Vital mind is a mind of dynamic will, action, desire - occupied with force and achievement and satisfaction and possession, enjoyment and suffering, giving and taking, growth, expansion, success and failure, good fortune and ill fortune, etc. Day-dreaming, talking mentally to another person — are the actions of vital mind.
It is undesirable to make peace, joy or Ananda a condition for following the Yoga. If you do so, then the vital, not the psychic, takes the lead. When the vital takes the lead, then unrest, despondency, unhappiness can always come, since these things are the very nature of the vital — the vital can never remain constantly in joy and peace, for it needs their opposites in order to have the sense of the drama of life.
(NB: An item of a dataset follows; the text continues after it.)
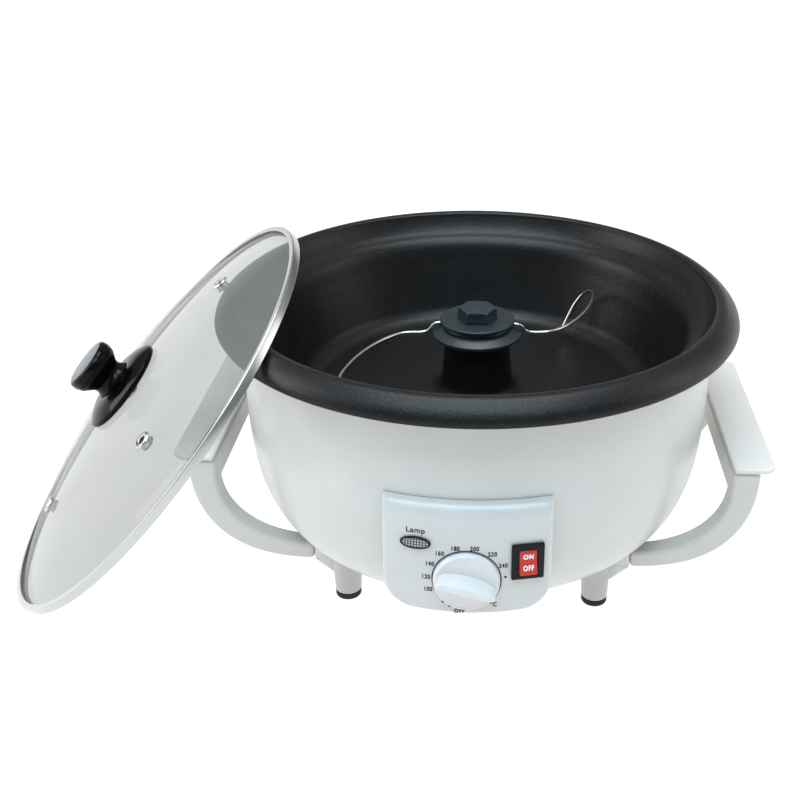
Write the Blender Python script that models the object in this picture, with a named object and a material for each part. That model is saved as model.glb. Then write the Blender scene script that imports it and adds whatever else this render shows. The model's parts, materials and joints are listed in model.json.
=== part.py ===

It is quite possible and even usual during a time shorter or longer, sometimes very long, for the mind to accept the Divine or the yogic ideal while the vital is unconvinced and unsurrendered and goes obstinately on its way of desire, passion and attraction to the ordinary life. Their division or their conflict is the cause of most of the more acute difficulties of the sadhana.
O man, the events that meet thee on thy road,
Though they smite the body and soul with joy and grief,
Are not thy fate; they touch thee awhile and pass;
Even death can cut not short thy spirit's walk:
Thy goal, the road thou choosest are thy fate.